• _WHAT IS REQUIRED_
Give back an exact copy of the lines from the start of the material through the line bearing "wall = 2.4; // [2:0.1:3]". Include both ends and nothing else.

## START RECORDED INFORMATION

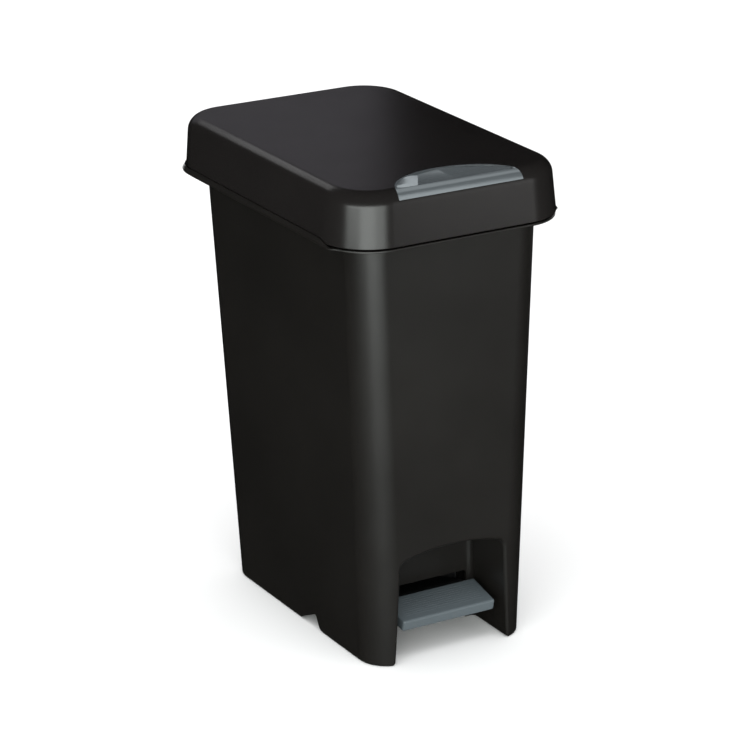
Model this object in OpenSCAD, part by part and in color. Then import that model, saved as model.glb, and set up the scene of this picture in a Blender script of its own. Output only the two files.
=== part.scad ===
// Slim kitchen pedal bin: tapered shell, hinged lid, toe pedal, lift rod and lift-out bucket.
// Millimetres. +Z is up, the pedal faces -Y, the lid hinge is at +Y.
// The origin is on the floor, in the middle of the whole bin's box.

/* [Overall] */
// Height from the floor to the top of the lid
total_h = 400; // [396:0.5:406]
// Wall thickness of the shell and the lid
wall = 2.4; // [2:0.1:3]

/* [Shell] */
// Height of the shell's top edge, hidden inside the lid
shell_h = 372; // [370:0.5:374]
// Half of the shell's width at the floor
shell_foot_half_w = 73; // [72:0.5:75]
// Half of the shell's width at its top edge
shell_top_half_w = 86.1; // [85:0.1:88]
// Front face at the floor
shell_foot_front = -137.2; // [-138:0.1:-136]
// Front face at the top edge
shell_top_front = -133.7; // [-135:0.1:-133]
// Back face at the floor
shell_foot_back = 104.3; // [103:0.1:106]
// Back face at the top edge
shell_top_back = 131.7; // [131:0.1:132]
// Radius of the shell's upright corners
shell_corner_r = 25.4; // [22:0.1:30]

/* [Rim] */
// Underside of the rim flange
rim_z = 353.8; // [353.4:0.1:353.9]
// Thickness of the rim flange
rim_t = 2; // [1.8:0.1:2]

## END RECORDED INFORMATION

• _FINISHED ANSWER_
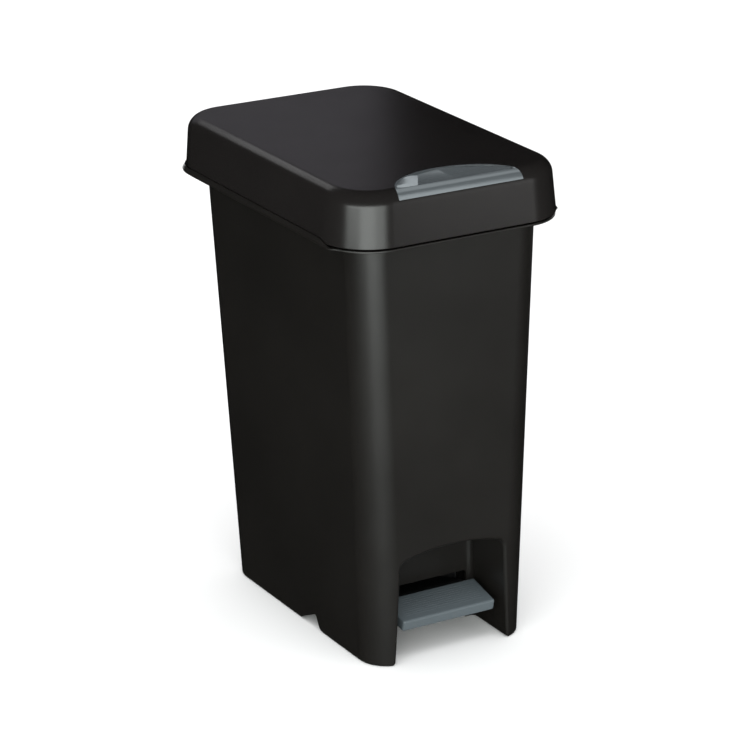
Model this object in OpenSCAD, part by part and in color. Then import that model, saved as model.glb, and set up the scene of this picture in a Blender script of its own. Output only the two files.
=== part.scad ===
// Slim kitchen pedal bin: tapered shell, hinged lid, toe pedal, lift rod and lift-out bucket.
// Millimetres. +Z is up, the pedal faces -Y, the lid hinge is at +Y.
// The origin is on the floor, in the middle of the whole bin's box.

/* [Overall] */
// Height from the floor to the top of the lid
total_h = 400; // [396:0.5:406]
// Wall thickness of the shell and the lid
wall = 2.4; // [2:0.1:3]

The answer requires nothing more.